When visitors to the Avan Limbus Art Museum survey the scene, their gaze wanders over carefully tended and softly rounded lawns. The character of the landscape naturally changes depending on the season, the state of the weather and the time of day but there is a constant impression of greenness. Many of the people in the area move sedately from hole to hole. The site was once the town rubbish tip but today it is a golf course. That it is also an art museum can be difficult to realize. For there is no physical building identifiable with the institution; and even stranger is the fact that there is an almost total lack of visible objects. But for all that it is a museum: a museum of the unlimited.
 

  Perhaps things will become clearer if we go back to the beginning. On 21 August 1982, artist Hans Limbus Tjörneryd erected eight granite monoliths on the recently abandoned Avan rubbish tip in the town of Gävle and declared the site a gigantic sculpture. This action transformed the site into a work of art with both historical and contemporary dimensions. A rubbish tip can be described as the material deposit of society’s reverse side and the Avan site, as well as receiving a never ending stream of rubbish, also absorbed much of the debris from buildings that were torn down in a “Faustian” spirit in order to make way for new ones during the sixties of the last century. For people who have an archaeological bent, rubbish tips of this sort are a source of knowledge about modern life. When Avan had been thus appropriated in an artistic sense and the monoliths had been erected, Limbus then laid out 700 paving stones – all of them inscribed with the figure seven – in order to create what he calls a separation layer.
 

  An important link in the chain was forged during a period spent in a studio in Paris in 1983 when he coined the notion of Status Limbus. This describes a condition of border-crossing activities that, for example, might take the form of sky sculptures of smoke and ash which he has produced from time to time using a specially equipped aeroplane. During the period from 1983 to 1988 he systematically buried prepared canvases and other objects at a large number of holy sites. This activity was given the name of Status Terra Nova. The canvases have since been retrieved and moved to Avan (where they are now buried) or have been turned into ashes in order to create the above-mentioned sculptures in the sky above the tip.
 

  Work continued and on 12 October 1992 the Limbusation Expedition commenced (ending in Rome on 17 February 2000). The expedition staked a claim to the Mount of the Virgin in Falun and some 76 canvases and recorded tapes were buried. These so-called Mission Results have since been spread to other places: Avan, Rome, Miletus and, finally, to the Limbus Centre of the Universe in Barra do Cunhau in Brazil – the place from which Hans Limbus Tjörneryd’s new expeditions depart.

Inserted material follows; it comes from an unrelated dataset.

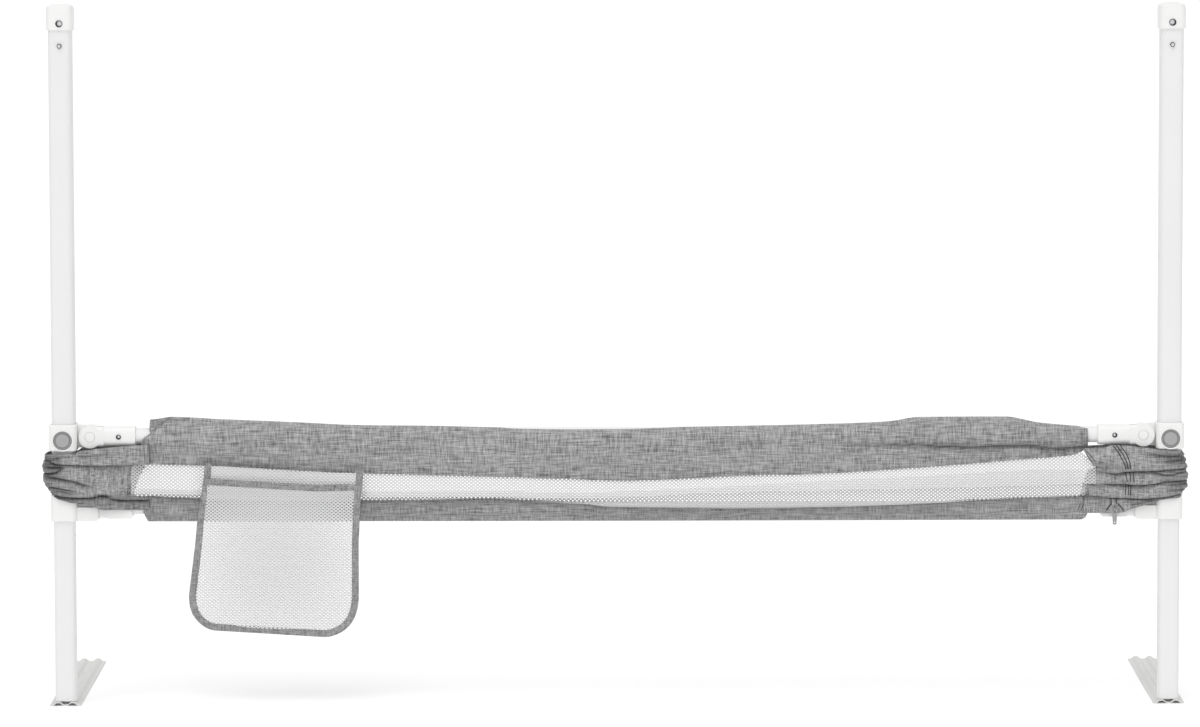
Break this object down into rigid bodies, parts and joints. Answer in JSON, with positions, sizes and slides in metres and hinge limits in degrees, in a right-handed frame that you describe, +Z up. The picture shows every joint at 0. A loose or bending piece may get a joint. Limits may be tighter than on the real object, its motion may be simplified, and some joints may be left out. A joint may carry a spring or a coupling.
{
  "type": "bed guard rail",
  "caption": "Free-standing side guard for a bed: a top rail slides down two telescoping posts, and its net and cloth cover gathers beneath it over a fixed lower rail.",
  "frame": {"origin": "on the floor, at the middle of the whole outline", "axes": "+X along the rail to the viewer's right, +Y from the outer side of the bed in over the foot plates, +Z up"},
  "size_m": [1.516, 0.4074, 0.931],
  "materials": {
    "white_steel": "white powder coat, satin",
    "plate_steel": "white powder coat on pressed sheet",
    "white_plastic": "moulded white plastic, satin",
    "grey_plastic": "moulded grey plastic",
    "chrome": "bright plated steel",
    "spring_steel": "bare spring steel and zinc",
    "grey_cloth": "grey melange weave",
    "white_net": "white knitted net"
  },
  "bodies": {
    "frame": {"left_post_tube": "white_steel", "left_post_cap": "white_plastic", "left_cap_screw": "chrome", "left_latch_spring": "spring_steel", "left_lower_bracket": "white_plastic", "left_bracket_screw": "chrome", "left_rail_fitting": "white_plastic", "left_height_spring": "spring_steel", "left_end_sleeve": "grey_cloth", "right_post_tube": "white_steel", "right_post_cap": "white_plastic", "right_cap_screw": "chrome", "right_latch_spring": "spring_steel", "right_lower_bracket": "white_plastic", "right_bracket_screw": "chrome", "right_rail_fitting": "white_plastic", "right_height_spring": "spring_steel", "right_end_sleeve": "grey_cloth", "lower_rail_tube": "white_steel", "lower_band": "grey_cloth", "mesh_panel": "white_net", "zip_slider": "grey_plastic"},
    "left_leg": {"left_foot_plate": "plate_steel", "left_leg_tube": "white_steel", "left_leg_plug": "white_plastic", "left_foot_screw_outer": "spring_steel", "left_foot_screw_inner": "spring_steel"},
    "left_slider": {"left_slider": "white_plastic", "left_button_spring": "spring_steel"},
    "left_button": {"left_release_button": "grey_plastic"},
    "left_latch": {"left_latch_pin": "chrome"},
    "left_height_lock": {"left_thumb_slide": "grey_plastic", "left_height_pin": "chrome"},
    "right_leg": {"right_foot_plate": "plate_steel", "right_leg_tube": "white_steel", "right_leg_plug": "white_plastic", "right_foot_screw_outer": "spring_steel", "right_foot_screw_inner": "spring_steel"},
    "right_slider": {"right_slider": "white_plastic", "right_button_spring": "spring_steel"},
    "right_button": {"right_release_button": "grey_plastic"},
    "right_latch": {"right_latch_pin": "chrome"},
    "right_height_lock": {"right_thumb_slide": "grey_plastic", "right_height_pin": "chrome"},
    "rail": {"left_rail_connector": "white_plastic", "left_pivot_pin": "white_plastic", "left_connector_screw": "chrome", "right_rail_connector": "white_plastic", "right_pivot_pin": "white_plastic", "right_connector_screw": "chrome", "top_rail_tube": "white_steel", "upper_sleeve": "grey_cloth", "mesh_pocket": "white_net"},
    "zip_pull": {"zip_pull": "grey_plastic"}
  },
  "joints": [
    {"name": "left_leg_slide", "type": "slide", "parent": "frame", "child": "left_leg", "axis": [0, 0, 1], "range_m": [-0.088, 0.077]},
    {"name": "right_leg_slide", "type": "slide", "parent": "frame", "child": "right_leg", "axis": [0, 0, 1], "range_m": [-0.088, 0.077]},
    {"name": "rail_lift", "type": "slide", "parent": "frame", "child": "left_slider", "axis": [0, 0, 1], "range_m": [0, 0.521], "deforming": ["mesh_panel", "left_end_sleeve", "right_end_sleeve"]},
    {"name": "rail_tilt", "type": "hinge", "parent": "left_slider", "child": "rail", "pos_m": [-0.6975, -0.17725, 0.358], "axis": [0, 1, 0], "range_deg": [-1.2, 0]},
    {"name": "right_level", "type": "hinge", "parent": "rail", "child": "right_slider", "pos_m": [0.6975, -0.17725, 0.358], "axis": [0, 1, 0], "range_deg": [0, 1.2]},
    {"name": "left_button_press", "type": "slide", "parent": "left_slider", "child": "left_button", "axis": [0, 1, 0], "range_m": [0, 0.0032], "stiffness_N_per_m": 400, "springref_m": -0.003, "deforming": ["left_button_spring"]},
    {"name": "right_button_press", "type": "slide", "parent": "right_slider", "child": "right_button", "axis": [0, 1, 0], "range_m": [0, 0.0032], "stiffness_N_per_m": 400, "springref_m": -0.003, "deforming": ["right_button_spring"]},
    {"name": "left_latch_press", "type": "slide", "parent": "frame", "child": "left_latch", "axis": [0, 1, 0], "range_m": [0, 0.0034], "stiffness_N_per_m": 300, "springref_m": -0.004, "deforming": ["left_latch_spring"]},
    {"name": "right_latch_press", "type": "slide", "parent": "frame", "child": "right_latch", "axis": [0, 1, 0], "range_m": [0, 0.0034], "stiffness_N_per_m": 300, "springref_m": -0.004, "deforming": ["right_latch_spring"]},
    {"name": "left_height_release", "type": "slide", "parent": "frame", "child": "left_height_lock", "axis": [1, 0, 0], "range_m": [0, 0.0045], "stiffness_N_per_m": 500, "springref_m": -0.004, "deforming": ["left_height_spring"]},
    {"name": "right_height_release", "type": "slide", "parent": "frame", "child": "right_height_lock", "axis": [-1, 0, 0], "range_m": [0, 0.0045], "stiffness_N_per_m": 500, "springref_m": -0.004, "deforming": ["right_height_spring"]},
    {"name": "zip_pull_swing", "type": "hinge", "parent": "frame", "child": "zip_pull", "pos_m": [0.6595, -0.19425, 0.25896], "axis": [1, 0, 0], "range_deg": [-120, 0]}
  ],
  "couplings": [
    {"joint": "right_leg_slide", "follows": "left_leg_slide", "ratio": 1},
    {"joint": "right_level", "follows": "rail_tilt", "ratio": -1}
  ]
}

  There was a continuation to the buried paving stones. Two stones have been taken from each of the collections and of this total of 152 stones, 76 are at Avan, 31 are located at holy sites in various parts of the world, 7 are in constant movement on aeroplanes, boats or other vessels and 38 twin stones will be placed in South America. Each buried stone is marked with special “space sticks” – markers that have then been used to indicate other areas of exploration.
 

  The (eternal) city of Rome plays an important role in Hans Limbus Tjöneryd’s artistic universe and it was there that Operation Lifeboat/Scialuppa di Salvataggio was started on 17 February 2000. The project, which will end on 17 February 2034, after lasting for exactly 34 years, is coupled to events in Avan in various ways. But the geographical links that have been established with various places on earth – from the Mount of the Virgin in Sweden to Brazil – in point of fact stretch even further away. In order to facilitate contacts with the unknown, there is an approach beacon for UFAOs (Unidentified Flying Art Objects) at Avan. When the landing beacon was inaugurated in 2002, sky sculptures were drawn in the airspace above the tip; this time with material from the Limbusation Expedition which had been burnt to ashes. The actual reuse of matter – and, in a wider sense, the cyclical processes that especially pervade nature – are a fundamental component of the Limbus activities.

  Another of the objects that are to be found above the earth is the No. 7 sculpture. It was moved to Avan in 2003 to manifest the meeting place for buried paving stones and it provides a fixed point which helps us to experience the parts that are not immediately perceptible.

 

A quarter of a century has now elapsed since Hans Limbus Tjörnberyd’s first action on the rubbish tip and the formal opening of the Avan Limbus Art Museum takes place on the twenty-fifth anniversary of this event. He has described the site as both a meeting place and a place of transition. Avan has now become a hierophany, a place in which the sacred can appear, though this should not be seen as an ending but the beginning of something new.
 

  Perhaps an account of the historical record helps to clarify what the Avan Limbus Art Museum actually is. That it is an unusual museum hardly needs mentioning. Since almost everything is buried in the ground, and thus hidden from sight, the museum represents something other than merely regarding objects of various sorts. The artist has described it as an “imaginary sculpture museum”. This is a fascinating and contradictory image: the idea that the imagination can have the physical proximity of the sculpture. But the Avan Limbus Art Museum is also paradoxical in the sense that it succeeds in combining things that are intangible and visionary with a palpability that can be summed up in the phrase: “Dig where you stand”.